The Wolf of Wall Street – Polvere di fate

Il nostro parere

The Wolf of Wall Street (2014) USA di Martin Scorsese

New York, anni 80. Eccessi e corruzione segnano la curva discendente della brillante carriera di Jordan Belfort, un ambizioso broker in grado di guadagnare migliaia di dollari al minuto e di spenderne altrettanti in droga e futilità.

Adattato da Terence Winter dal libro di memorie dell’agente di borsa Jordan Belfort, che ha fatto fortuna negli anni ’80 e ’90, The Wolf of Wall Street” di Martin Scorsese è un film eccessivo sull’eccesso: è immorale, spudorato, eccitante ed estenuante, disgustoso e illuminante; è uno dei film più divertenti mai realizzati su uomini disgustosi, uno dei film più divertenti mai realizzati su Wall Street e la fame di denaro.

Con un ritmo folle e forsennato Scorsese ci conduce nella folle vita di un tossicodipendente, un tossico che si riempie di droga, alcol, donne solo per il piacere di bruciare la vita, di prendere ogni cosa con voracità insaziabile e mostruosa. Belfort infila senza alcuna remora ogni cosa: frode azionaria, riciclaggio di denaro, evasione fiscale, truffa insieme alla sua crew descritta come una banda di barbari permanentemente alla ricerca di sangue e razzia.

I dialoghi sono audaci e particolarmente lunghi fino a diventare vere e proprie commedie all’interno del film. Il primo incontro tra Hill e Di Caprio è una divertentissima gag così come la straordinaria scena al rallentatore dopo l’abbuffata di Quaalude. Il momento più riuscito è la scena madre assegnata McConaughey nei panni del mentore di Belfort, Mark Hanna, che a un certo punto batte un ritmo sul petto come un canto tribale il cui obiettivo è spolpare il malcapitato di turno.

Scorsese ci precipita nel mare di perversione che sconfina nell’umiliazione, nell’abbruttimento, nello spreco con una sorta di attrazione-repulsione.

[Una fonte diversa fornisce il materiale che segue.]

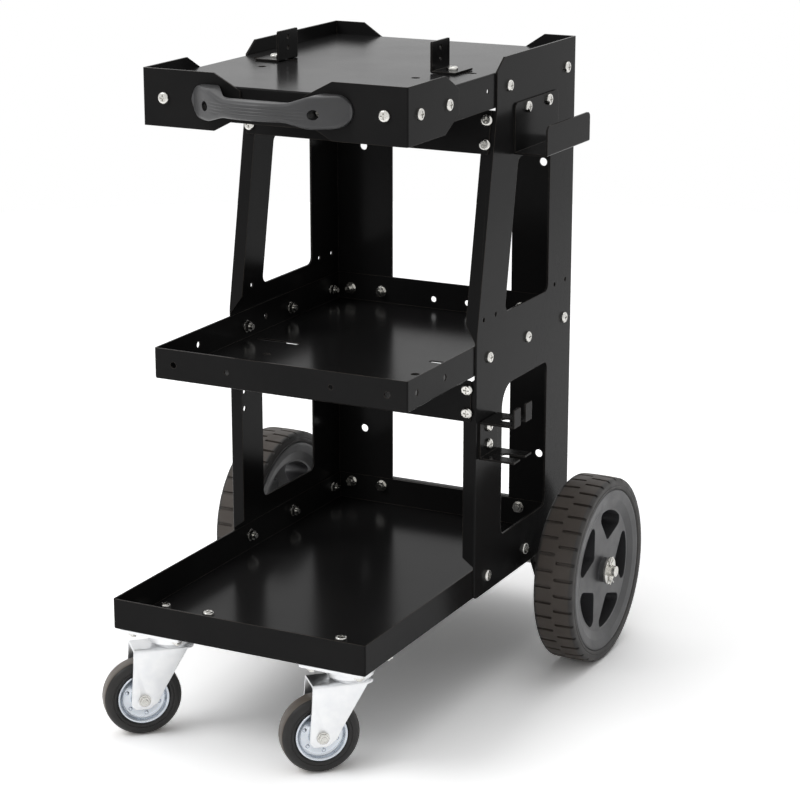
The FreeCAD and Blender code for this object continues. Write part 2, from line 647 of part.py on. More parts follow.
def side_panel(side, name):
    body = new_body(name + "_side_panel")
    start = INNER if side == RIGHT else -HALF
    plate = polygon(new_sketch(body, "YZ_Plane", start), panel_outline())
    low_window, high_window = panel_windows()
    polygon(plate, low_window)
    polygon(plate, high_window)
    for spot in side_bolt_spots() + hook_screw_spots() + holder_screw_spots():
        circle(plate, spot, BOLT_HOLE)
    for spot in index_hole_spots():
        circle(plate, spot, S.index_hole_radius)
    if side == LEFT:
        circle(plate, (shelf_bolt_setbacks()[0], S.middle_floor + S.tray_wall / 2), BOLT_HOLE)
    pad(body, plate, S.panel_gauge)

    rear = polygon(new_sketch(body, "XZ_Plane", REAR_INNER), rear_flange_outline(side))
    for across, height in rear_bolt_spots():
        circle(rear, (across * side, height), BOLT_HOLE)
    for height in (S.chain_hole_low, S.chain_hole_high):
        circle(rear, (S.chain_hole_spread * side, height), S.chain_hole_radius)
    pad(body, rear, S.panel_gauge)

    low = polygon(new_sketch(body, "XZ_Plane", S.panel_setback), front_flange_outline(side))
    for rise in (-1, 1):
        height = MIDDLE_BRACE_HEIGHT + S.brace_bolt_pitch / 2 * rise
        circle(low, ((HALF - S.brace_bolt_inset) * side, height), BOLT_HOLE)
    pad(body, low, S.panel_gauge)

    # The leaning front flange, above the middle tray
    foot, head = MIDDLE_WALL_TOP + S.flange_gap, SHELF_FOOT - S.flange_gap
    inner = HALF - S.front_flange_width
    start = inner if side == RIGHT else -HALF
    outline = [(front_at(foot), foot), (front_at(foot) + S.panel_gauge, foot),
               (front_at(head) + S.panel_gauge, head), (front_at(head), head)]
    pad(body, polygon(new_sketch(body, "YZ_Plane", start), outline), S.front_flange_width)
    corner = [(inner - TOUCH, foot - TOUCH), (inner + S.flange_chamfer_run, foot - TOUCH),
              (inner - TOUCH, foot + S.flange_chamfer_rise * 2)]
    sketch = new_sketch(body, "XZ_Plane", S.panel_setback - S.panel_gauge)
    pocket(body, polygon(sketch, mirrored(corner, side)), S.panel_gauge * 5)

    # Two wider holes, as the brace's bolts are square to the leaning flange
    heights = [UPPER_BRACE_HEIGHT + S.brace_bolt_pitch / 2 * rise * LEAN_COSINE for rise in (-1, 1)]
    spots = [((HALF - S.brace_bolt_inset) * side, height) for height in heights]
    drill(body, "XZ_Plane", S.panel_setback, spots, BOLT_HOLE + S.bolt_clearance,
          S.slant_run + S.panel_gauge * 2)

    low_corner = (S.panel_setback, PANEL_FOOT)
    round_edges(body, S.window_corner, along(0, low_window[:3] + high_window + [low_corner]))
    round_edges(body, S.window_sweep, along(0, low_window[3:]))
    folds = [(HALF * side, S.panel_setback), (HALF * side, S.panel_rear_setback)]
    round_edges(body, S.fold_radius, along(2, folds))
    return body


# Cross braces: plain strips on the front flanges, two bolts at each end

def brace(label, height):
    setback = front_at(height) if label == "upper_brace" else S.panel_setback
    body = new_body(label, setback=setback, height=height)
    end, rise = HALF - S.brace_inset, S.brace_height / 2
    strip = rectangle(new_sketch(body, "XZ_Plane", -S.panel_gauge), (-end, -rise), (end, rise))
    for spot in brace_bolt_spots():
        circle(strip, spot, BOLT_HOLE)
    pad(body, strip, S.panel_gauge)
    corners = [(across, depth) for across in (-end, end) for depth in (-rise, rise)]
    round_edges(body, S.fold_radius, along(1, corners))
    return body


def brace_bolt_spots():
    """Distance from the middle and height from the brace's middle."""
    pitch = S.brace_bolt_pitch / 2
    return on_both_sides([(HALF - S.brace_bolt_inset, pitch), (HALF - S.brace_bolt_inset, -pitch)])


# Trays and top shelf: a floor with four walls, all folded from one sheet

def tray(label, setback, foot, height, floor_on_top=False):
    body = new_body(label, setback=setback, height=foot)
    depth = REAR_INNER - setback
    gauge = S.tray_gauge
    pad(body, rectangle(new_sketch(body, "XY_Plane"), (-INNER, 0), (INNER, depth)), height)
    inside = new_sketch(body, "XY_Plane", 0 if floor_on_top else gauge)
    rectangle(inside, (gauge - INNER, gauge), (INNER - gauge, depth - gauge))
    pocket(body, inside, height - gauge)
    level = height if floor_on_top else 0
    corners = [(across, reach) for across in (-INNER, INNER) for reach in (0, depth)]
    round_edges(body, S.fold_radius, along(2, corners), along(0, [(0, level), (depth, level)]),
                along(1, [(-INNER, level), (INNER, level)]))
    return body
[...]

È disgustato da Belfort e i suoi accoliti ma non può non seguirne gli atteggiamenti da maschio-alfa mostrandoci gli eccessi e il fascino, chiedendoci sottilmente se anche noi, travolti da un mare di soldi e possibilità, non saremmo privi di ogni ancora morale. Lo spettatore gode, infine, delle sue imprese, supera agevolmente la grettezza dei suoi comportamenti finendo per parteggiare per lui.

La grandezza di Scorsese sta nel riprendere tutto ciò con inquadrature distorte che evidenziano la grottesca realtà di queste persone. Scorsese e Winter non perdono mai di vista il quadro generale. In teoria, il soggetto del film è la mentalità di Wall Street, che è solo una versione pulita della mentalità da gangster mostrata in “Mean Streets”, “GoodFellas” e “Casino”. “

Ma la visione del film va oltre l’antropologia culturale. Qualcuno potrebbe, infatti, pensare che il film parla solo di dipendenza con un piglio accusatorio moralista. Scorsese incide invece in profondità svelandoci come si tratti della dipendenza dell’America dall’eccesso capitalista, dall’egoismo incontrollato.

È il mondo in cui viviamo. Uomini come Belfort ci rappresentano, anche se ci stanno derubando. Possiamo ridere, ma uomini come Belfort non smetteranno mai di ridere di noi.